Horas mais tarde, a direção dos Carabineiros informou que um suboficial da instituição, que operava no Comissariado da comunidade de Peñalolén (onde se encontra a vila Jaime Eyzaguirre) foi posto de licença por ter disparado com sua arma de serviço durante os protestos e em um horário que coincide com o da morte de Manuel Gutiérrez, com o que as suspeitas vão se transformando em certeza.

Novamente o general Ortega teve que vir a público, informando a medida adotada em relação a esse policial que foi posto à disposição da justiça. O agente policial foi identificado como Miguel Millacura Cárcamo, com 18 anos de serviço, que estava trabalhando perto do local do ocorrido. Ele admitiu que disparou para o ar, mas não contra as pessoas que estavam se manifestando na região.

No local da tragédia, segundo o agente, os policiais se deram conta de que um grupo de pessoas estava disparando contra os carabineiros desde o outro lado da rua, razão pela qual decidiu fazer uso – em duas ocasiões, de sua Uzi de 9 milímetros.

“Nós não estamos atribuindo a responsabilidade ao suboficial que fez uso de sua arma de serviço. A responsabilidade sobre os fatos terá que ser estabelecida cientificamente pela perícia que será feita o mais cedo possível pela polícia com a orientação do promotor que assumiu a causa”, disse o chefe policial, desvinculando a responsabilidade de seu ex-subalterno.

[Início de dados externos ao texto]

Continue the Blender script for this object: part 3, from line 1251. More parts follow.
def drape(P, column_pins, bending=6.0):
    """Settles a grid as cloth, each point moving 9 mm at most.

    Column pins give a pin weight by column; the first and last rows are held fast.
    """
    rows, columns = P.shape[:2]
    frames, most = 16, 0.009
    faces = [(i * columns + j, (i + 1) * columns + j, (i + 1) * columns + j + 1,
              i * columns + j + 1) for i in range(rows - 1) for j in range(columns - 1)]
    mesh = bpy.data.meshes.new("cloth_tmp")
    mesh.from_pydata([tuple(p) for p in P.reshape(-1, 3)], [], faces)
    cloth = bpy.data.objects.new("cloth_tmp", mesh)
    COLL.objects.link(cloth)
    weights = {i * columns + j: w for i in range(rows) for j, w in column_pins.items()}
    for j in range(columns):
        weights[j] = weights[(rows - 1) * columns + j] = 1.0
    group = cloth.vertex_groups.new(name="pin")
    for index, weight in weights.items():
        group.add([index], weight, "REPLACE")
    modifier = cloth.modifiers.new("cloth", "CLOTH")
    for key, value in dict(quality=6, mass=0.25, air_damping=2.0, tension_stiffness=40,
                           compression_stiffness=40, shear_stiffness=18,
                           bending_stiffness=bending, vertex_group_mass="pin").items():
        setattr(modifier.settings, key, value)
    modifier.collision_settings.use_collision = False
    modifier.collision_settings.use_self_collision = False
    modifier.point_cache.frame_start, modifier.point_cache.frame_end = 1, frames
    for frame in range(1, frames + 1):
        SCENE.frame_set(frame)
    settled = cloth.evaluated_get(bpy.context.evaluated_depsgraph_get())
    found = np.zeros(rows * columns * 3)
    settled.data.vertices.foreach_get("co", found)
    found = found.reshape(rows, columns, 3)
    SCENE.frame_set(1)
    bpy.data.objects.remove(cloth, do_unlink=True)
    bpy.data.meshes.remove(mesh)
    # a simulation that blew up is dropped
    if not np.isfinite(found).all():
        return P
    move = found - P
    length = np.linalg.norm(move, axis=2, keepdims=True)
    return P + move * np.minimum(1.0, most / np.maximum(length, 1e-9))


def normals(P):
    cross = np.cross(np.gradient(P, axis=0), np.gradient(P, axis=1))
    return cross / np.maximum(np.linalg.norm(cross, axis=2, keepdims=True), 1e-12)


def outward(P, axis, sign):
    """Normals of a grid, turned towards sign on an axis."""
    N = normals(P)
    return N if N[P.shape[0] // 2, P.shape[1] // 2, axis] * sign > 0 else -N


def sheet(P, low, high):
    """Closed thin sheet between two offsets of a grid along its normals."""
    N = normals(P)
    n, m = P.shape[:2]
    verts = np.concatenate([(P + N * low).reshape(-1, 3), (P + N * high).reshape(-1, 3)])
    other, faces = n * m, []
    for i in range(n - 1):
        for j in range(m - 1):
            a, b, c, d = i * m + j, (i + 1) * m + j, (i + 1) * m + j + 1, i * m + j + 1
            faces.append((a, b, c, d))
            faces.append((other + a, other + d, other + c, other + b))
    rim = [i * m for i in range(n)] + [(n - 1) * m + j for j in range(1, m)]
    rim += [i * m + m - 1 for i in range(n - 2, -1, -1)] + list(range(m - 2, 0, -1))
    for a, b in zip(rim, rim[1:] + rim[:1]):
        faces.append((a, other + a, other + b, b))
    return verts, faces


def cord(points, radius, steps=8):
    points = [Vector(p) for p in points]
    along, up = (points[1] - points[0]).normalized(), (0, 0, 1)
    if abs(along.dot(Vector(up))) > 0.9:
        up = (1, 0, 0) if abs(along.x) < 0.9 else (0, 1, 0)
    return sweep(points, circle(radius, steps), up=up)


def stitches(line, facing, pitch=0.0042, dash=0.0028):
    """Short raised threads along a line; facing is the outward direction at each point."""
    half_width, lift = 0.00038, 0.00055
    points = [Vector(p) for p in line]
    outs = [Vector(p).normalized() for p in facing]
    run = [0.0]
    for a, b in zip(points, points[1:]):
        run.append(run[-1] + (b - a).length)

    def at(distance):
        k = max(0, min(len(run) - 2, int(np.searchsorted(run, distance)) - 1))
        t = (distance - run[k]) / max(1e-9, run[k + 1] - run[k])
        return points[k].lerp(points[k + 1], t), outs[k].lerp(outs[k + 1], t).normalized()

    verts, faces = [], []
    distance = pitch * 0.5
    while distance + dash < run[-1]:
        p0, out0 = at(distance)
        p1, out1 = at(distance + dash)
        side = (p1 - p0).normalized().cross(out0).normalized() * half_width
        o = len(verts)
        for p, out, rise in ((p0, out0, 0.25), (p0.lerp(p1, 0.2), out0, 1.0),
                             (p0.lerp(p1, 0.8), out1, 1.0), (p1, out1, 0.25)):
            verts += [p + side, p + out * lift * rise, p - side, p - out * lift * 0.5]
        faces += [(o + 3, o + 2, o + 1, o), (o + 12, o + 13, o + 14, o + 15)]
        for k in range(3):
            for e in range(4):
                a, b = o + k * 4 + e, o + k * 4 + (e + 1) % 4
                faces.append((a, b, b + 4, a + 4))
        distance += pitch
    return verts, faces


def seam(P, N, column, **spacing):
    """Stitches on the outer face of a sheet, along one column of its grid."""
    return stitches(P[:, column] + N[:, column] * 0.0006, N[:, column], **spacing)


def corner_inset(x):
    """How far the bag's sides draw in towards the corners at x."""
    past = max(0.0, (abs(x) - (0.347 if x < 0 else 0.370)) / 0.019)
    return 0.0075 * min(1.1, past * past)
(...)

O advogado da família, Washington Lizama, logo após saber do afastamento do policial, sustentou que o testemunho de Miguel Millacura é chave para esclarecer a morte do jovem. “É muito importante como primeiro passo no descobrimento da verdade. Isso confirma que a versão da família não era uma imputação ou acusação precipitada”, afirmou.

Lizama acrescentou que “a versão se ajusta completamente aos primeiros testemunhos que conseguimos recolher na madrugada de sexta e no sábado. Os vizinhos e testemunhas vão numa só direção: a bala assassina saiu de um piquete de carabineiros”.

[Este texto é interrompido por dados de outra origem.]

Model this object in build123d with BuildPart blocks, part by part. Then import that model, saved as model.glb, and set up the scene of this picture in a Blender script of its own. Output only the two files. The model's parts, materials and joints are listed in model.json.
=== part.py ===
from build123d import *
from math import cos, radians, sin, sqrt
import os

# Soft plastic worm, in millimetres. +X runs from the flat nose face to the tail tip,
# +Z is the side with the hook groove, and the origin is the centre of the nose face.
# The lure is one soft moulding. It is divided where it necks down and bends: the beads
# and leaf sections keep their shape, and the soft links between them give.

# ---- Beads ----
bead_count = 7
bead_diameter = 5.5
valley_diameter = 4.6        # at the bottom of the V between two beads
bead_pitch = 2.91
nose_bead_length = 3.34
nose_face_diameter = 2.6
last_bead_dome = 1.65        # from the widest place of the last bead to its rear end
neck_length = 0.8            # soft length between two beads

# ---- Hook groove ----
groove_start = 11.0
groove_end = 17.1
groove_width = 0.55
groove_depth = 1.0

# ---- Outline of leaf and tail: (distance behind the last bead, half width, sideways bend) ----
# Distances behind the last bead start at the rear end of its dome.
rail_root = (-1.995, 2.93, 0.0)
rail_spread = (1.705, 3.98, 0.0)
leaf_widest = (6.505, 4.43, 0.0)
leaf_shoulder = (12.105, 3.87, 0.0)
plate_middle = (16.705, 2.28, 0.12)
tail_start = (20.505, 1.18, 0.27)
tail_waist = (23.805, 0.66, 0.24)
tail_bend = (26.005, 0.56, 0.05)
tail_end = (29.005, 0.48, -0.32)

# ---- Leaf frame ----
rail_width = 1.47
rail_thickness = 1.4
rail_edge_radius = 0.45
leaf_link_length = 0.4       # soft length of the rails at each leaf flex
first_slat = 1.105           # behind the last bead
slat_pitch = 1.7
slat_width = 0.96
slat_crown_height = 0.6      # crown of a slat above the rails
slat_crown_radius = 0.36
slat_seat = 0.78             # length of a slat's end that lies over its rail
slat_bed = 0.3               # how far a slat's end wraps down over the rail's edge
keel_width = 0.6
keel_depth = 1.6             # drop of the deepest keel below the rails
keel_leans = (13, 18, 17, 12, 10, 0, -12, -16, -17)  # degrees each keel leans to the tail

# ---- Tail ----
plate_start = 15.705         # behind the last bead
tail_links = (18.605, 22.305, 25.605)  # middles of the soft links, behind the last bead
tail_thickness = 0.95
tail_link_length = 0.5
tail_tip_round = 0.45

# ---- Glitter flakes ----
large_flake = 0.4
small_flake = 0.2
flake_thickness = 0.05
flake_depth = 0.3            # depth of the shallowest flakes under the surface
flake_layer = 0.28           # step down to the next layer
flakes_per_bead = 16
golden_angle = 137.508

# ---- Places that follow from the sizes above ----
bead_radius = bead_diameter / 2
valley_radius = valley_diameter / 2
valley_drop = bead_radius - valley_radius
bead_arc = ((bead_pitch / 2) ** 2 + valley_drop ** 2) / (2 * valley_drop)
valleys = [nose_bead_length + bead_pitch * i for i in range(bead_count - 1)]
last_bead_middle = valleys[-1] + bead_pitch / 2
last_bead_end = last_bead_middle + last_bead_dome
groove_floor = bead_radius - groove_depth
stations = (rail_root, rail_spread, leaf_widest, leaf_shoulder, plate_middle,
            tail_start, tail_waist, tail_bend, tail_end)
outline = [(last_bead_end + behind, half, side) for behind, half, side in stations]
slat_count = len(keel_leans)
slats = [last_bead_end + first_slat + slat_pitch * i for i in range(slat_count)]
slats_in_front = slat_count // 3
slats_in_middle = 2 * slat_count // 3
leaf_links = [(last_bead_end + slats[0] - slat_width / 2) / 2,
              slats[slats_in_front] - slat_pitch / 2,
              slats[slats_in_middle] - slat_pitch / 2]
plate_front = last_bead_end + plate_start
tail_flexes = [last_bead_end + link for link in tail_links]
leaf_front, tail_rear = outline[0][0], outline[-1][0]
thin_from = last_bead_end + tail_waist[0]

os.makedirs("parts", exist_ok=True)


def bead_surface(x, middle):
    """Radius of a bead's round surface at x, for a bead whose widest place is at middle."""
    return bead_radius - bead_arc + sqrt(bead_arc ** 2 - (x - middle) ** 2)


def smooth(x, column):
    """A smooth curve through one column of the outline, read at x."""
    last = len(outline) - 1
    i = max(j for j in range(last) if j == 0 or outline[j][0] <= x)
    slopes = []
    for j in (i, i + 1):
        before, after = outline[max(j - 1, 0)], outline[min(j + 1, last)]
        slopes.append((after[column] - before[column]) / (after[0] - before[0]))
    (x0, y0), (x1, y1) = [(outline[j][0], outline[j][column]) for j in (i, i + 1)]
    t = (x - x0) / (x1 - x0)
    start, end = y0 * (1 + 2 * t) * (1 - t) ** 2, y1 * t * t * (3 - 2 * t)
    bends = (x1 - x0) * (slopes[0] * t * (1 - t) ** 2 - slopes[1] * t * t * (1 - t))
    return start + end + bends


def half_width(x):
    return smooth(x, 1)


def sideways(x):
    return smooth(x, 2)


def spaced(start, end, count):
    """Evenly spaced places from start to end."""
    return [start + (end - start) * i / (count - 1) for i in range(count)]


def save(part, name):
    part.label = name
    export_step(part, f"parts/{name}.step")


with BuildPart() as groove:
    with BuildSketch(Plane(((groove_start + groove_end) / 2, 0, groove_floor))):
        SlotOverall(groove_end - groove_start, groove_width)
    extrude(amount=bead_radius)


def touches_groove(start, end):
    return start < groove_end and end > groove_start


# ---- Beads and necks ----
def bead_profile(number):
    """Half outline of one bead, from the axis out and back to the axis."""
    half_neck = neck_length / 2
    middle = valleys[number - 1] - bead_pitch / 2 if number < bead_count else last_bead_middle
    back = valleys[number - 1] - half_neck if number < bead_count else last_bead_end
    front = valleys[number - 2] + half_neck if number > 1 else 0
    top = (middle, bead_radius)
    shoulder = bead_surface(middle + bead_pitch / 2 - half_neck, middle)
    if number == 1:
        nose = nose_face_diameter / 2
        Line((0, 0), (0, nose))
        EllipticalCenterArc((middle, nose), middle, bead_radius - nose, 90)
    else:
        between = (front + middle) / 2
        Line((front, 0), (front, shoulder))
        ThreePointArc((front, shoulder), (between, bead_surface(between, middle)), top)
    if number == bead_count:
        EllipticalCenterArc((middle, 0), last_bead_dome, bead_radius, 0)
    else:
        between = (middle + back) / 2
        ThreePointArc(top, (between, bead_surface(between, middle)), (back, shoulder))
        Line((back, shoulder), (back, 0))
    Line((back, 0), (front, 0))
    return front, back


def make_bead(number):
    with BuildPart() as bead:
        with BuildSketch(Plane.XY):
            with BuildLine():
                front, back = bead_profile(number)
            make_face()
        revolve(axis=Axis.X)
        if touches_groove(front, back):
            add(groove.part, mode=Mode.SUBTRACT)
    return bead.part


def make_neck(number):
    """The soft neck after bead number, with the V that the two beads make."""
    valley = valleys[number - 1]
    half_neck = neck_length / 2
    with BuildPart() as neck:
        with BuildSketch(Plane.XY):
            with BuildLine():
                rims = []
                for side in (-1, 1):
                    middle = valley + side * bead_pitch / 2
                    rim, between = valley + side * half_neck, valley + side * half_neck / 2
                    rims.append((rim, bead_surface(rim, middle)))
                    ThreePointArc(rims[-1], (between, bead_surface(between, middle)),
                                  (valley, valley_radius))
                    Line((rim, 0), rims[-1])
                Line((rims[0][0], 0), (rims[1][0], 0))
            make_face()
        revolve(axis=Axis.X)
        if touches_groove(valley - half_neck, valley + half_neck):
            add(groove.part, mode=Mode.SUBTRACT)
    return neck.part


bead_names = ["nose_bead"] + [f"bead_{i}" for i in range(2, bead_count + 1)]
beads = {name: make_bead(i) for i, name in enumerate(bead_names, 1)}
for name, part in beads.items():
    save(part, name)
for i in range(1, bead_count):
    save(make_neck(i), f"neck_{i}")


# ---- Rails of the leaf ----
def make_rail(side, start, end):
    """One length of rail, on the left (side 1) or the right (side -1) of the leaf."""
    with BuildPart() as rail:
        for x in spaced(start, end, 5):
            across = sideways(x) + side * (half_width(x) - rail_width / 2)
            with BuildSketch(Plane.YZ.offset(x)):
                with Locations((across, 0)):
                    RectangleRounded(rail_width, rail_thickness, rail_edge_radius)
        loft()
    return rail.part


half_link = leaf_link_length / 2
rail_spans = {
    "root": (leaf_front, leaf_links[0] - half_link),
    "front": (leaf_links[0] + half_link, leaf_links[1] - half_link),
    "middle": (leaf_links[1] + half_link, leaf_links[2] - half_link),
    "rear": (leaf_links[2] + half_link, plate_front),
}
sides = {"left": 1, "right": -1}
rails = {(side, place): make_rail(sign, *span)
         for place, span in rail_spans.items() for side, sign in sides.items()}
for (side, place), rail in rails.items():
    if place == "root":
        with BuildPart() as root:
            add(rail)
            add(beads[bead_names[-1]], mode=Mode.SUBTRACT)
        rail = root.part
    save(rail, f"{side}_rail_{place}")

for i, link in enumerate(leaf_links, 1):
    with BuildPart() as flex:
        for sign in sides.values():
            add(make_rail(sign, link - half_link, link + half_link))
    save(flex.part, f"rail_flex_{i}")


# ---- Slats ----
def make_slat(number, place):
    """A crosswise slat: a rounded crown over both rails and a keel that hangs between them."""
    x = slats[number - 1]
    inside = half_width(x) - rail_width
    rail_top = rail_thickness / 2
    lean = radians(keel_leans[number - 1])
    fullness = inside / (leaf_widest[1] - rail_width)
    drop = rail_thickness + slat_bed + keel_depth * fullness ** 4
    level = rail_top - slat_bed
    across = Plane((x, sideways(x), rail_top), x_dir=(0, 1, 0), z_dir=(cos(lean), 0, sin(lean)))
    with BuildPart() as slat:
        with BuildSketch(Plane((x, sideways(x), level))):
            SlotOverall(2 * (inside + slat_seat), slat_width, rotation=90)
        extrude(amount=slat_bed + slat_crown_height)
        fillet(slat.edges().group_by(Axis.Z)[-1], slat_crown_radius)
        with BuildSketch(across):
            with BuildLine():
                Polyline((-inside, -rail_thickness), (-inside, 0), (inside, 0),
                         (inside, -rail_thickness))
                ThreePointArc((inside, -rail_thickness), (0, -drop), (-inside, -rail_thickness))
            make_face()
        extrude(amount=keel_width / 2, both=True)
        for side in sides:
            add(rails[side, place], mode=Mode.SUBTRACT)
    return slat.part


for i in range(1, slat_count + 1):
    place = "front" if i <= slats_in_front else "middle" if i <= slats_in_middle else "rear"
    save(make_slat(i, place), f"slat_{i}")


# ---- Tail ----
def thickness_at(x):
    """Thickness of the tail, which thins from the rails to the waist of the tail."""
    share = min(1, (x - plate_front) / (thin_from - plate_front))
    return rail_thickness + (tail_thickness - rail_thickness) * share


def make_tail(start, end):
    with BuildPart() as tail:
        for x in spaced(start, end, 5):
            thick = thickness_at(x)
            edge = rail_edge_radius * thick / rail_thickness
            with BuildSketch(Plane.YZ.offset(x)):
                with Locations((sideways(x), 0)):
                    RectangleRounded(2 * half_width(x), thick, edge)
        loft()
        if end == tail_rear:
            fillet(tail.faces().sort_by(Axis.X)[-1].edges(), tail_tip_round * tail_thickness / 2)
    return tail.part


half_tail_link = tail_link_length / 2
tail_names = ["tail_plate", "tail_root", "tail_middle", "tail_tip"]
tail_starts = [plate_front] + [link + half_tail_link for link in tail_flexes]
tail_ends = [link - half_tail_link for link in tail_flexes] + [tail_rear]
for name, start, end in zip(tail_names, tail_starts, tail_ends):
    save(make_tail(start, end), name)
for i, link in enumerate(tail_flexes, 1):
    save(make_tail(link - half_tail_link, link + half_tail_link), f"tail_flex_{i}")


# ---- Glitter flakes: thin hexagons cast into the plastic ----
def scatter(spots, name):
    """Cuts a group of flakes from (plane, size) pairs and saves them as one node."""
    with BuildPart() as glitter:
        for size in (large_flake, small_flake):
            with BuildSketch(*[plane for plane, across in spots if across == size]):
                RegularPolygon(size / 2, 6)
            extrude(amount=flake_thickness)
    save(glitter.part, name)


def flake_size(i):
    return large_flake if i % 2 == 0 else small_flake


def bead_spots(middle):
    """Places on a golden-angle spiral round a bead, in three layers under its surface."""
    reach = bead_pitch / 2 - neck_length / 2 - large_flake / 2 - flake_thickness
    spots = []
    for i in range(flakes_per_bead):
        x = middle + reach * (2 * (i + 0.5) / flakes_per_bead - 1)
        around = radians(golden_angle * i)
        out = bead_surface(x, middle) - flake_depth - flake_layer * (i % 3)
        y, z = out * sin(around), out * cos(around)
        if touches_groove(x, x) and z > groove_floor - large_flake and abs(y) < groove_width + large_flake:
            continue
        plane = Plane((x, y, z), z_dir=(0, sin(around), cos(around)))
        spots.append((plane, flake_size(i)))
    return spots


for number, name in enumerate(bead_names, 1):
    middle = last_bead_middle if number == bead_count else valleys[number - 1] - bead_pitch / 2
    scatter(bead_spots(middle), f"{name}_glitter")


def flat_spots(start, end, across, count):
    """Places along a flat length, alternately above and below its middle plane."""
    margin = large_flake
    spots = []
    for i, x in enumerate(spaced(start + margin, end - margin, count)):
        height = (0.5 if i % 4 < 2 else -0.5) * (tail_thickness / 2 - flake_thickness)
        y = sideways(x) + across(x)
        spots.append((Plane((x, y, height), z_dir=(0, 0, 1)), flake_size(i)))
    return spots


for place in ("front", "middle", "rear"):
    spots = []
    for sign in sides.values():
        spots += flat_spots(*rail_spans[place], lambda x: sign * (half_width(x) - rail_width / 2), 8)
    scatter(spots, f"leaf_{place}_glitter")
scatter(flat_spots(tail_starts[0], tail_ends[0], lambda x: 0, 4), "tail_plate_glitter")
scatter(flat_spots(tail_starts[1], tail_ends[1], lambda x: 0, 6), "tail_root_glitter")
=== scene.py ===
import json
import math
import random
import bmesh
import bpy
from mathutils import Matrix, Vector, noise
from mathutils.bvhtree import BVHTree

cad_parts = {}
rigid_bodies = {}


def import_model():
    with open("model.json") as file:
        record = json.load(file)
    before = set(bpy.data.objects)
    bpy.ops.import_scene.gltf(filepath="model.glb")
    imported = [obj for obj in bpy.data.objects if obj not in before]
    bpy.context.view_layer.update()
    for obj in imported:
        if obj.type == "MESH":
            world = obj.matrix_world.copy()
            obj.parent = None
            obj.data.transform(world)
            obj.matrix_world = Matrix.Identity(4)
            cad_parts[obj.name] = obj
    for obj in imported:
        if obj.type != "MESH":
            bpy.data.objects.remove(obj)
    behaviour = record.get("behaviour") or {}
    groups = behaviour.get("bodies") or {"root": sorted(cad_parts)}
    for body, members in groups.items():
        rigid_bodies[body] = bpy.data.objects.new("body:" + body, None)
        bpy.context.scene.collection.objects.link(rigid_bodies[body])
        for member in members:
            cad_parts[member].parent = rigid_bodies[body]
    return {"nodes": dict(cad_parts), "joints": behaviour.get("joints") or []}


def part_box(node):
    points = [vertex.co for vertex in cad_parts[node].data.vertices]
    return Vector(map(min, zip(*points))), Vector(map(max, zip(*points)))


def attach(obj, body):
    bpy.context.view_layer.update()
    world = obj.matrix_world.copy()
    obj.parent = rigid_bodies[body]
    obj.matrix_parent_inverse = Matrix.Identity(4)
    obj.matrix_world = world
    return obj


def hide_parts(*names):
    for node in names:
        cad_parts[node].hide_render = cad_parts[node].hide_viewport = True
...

Isaac Gutiérrez, irmão da vítima, acrescentou que a família avalia apresentar ações legais em função do crime, pois “os carabineiros deveriam ter aberto uma investigação interna para tratar de esclarecer e demonstrar transparência quanto aos fatos”, informou.

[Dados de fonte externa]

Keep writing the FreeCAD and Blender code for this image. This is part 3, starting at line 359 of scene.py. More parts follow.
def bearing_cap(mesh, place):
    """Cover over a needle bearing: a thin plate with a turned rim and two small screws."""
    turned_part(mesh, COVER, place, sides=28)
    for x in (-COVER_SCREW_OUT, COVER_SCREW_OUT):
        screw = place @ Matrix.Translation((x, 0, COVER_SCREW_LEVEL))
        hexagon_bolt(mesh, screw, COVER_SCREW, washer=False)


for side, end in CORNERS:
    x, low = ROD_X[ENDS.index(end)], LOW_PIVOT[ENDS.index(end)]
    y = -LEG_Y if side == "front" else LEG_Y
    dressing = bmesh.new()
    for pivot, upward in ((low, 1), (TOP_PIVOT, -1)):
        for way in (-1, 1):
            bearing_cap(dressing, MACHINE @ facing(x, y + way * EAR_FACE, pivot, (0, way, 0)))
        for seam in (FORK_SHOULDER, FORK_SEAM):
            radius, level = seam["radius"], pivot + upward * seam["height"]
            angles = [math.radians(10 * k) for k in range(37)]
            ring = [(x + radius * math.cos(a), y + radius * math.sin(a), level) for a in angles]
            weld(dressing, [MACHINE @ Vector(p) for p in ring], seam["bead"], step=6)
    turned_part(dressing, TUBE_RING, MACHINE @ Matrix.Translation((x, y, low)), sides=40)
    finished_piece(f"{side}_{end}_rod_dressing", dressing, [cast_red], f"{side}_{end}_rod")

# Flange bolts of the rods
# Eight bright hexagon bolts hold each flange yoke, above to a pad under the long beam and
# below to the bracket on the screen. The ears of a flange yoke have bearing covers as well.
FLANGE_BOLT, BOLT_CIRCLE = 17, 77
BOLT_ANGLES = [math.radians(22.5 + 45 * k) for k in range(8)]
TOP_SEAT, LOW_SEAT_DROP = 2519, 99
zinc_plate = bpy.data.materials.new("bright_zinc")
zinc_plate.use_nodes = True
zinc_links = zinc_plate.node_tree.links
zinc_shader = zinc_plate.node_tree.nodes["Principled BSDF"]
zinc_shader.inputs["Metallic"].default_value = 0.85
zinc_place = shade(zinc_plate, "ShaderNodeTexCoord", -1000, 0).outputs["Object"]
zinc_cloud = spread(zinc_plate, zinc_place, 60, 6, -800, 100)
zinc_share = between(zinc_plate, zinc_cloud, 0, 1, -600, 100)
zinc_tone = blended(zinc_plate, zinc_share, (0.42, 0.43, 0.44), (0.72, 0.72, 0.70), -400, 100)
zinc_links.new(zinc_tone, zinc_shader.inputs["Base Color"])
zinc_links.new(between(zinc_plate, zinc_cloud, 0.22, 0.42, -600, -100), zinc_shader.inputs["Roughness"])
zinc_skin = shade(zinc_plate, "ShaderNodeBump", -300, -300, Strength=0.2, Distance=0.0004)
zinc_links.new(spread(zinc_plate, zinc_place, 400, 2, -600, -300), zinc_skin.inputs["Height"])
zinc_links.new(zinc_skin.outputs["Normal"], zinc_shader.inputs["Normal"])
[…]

O ministro do Interior, Rodrigo Hinzpeter, declarou de forma incisiva que “se algum carabineiro se afastou das normas profissionais com que deve atuar, deverá responder com todo o rigor da lei e não hesitarei em fazer isso”. Na tarde desta segunda, Hinzpeter pediu ao comando dos carabineiros a saída do general Sergio Gajardo, depois que a força de segurança afirmou que um agente havia realizado disparos para o ar e depois também de Gajardo ter descartado, semana passada, qualquer participação de policiais na morte de Manuel Gutiérrez.

Enquanto isso, outros policiais foram afastados do serviço: os cabos Patricio Bravo Muñoz e Francisco Vásquez Flores, o carabineiro William Rodríguez e a subtenente Claudia Iglesias.

Os dirigentes estudantis também opinaram sobre o assassinato. Giorgio Jackson, presidente da Federação de Estudantes da Universidade Católica, assinalou que “para nós é muito importante que as responsabilidades sobre a destruição desta família pelo assassinato de um jovem de 16 anos, sejam apuradas e não fiquem impunes”.

Camila Vallejo, da Universidade do Chile, sustentou que na conversa com o presidente Sebastián Piñera, no palácio La Moneda, para tentar destravar o conflito educacional, um tema central será pedir explicações “cara a cara” pela morte do jovem baleado.

Enquanto isso, na vila Jaime Eyzaguirre, segue a dor depois que, no domingo, centenas de pessoas foram à Igreja Pentecostal para se despedir de Manuel e acompanhá-lo até o cemitério onde ele agora descansa.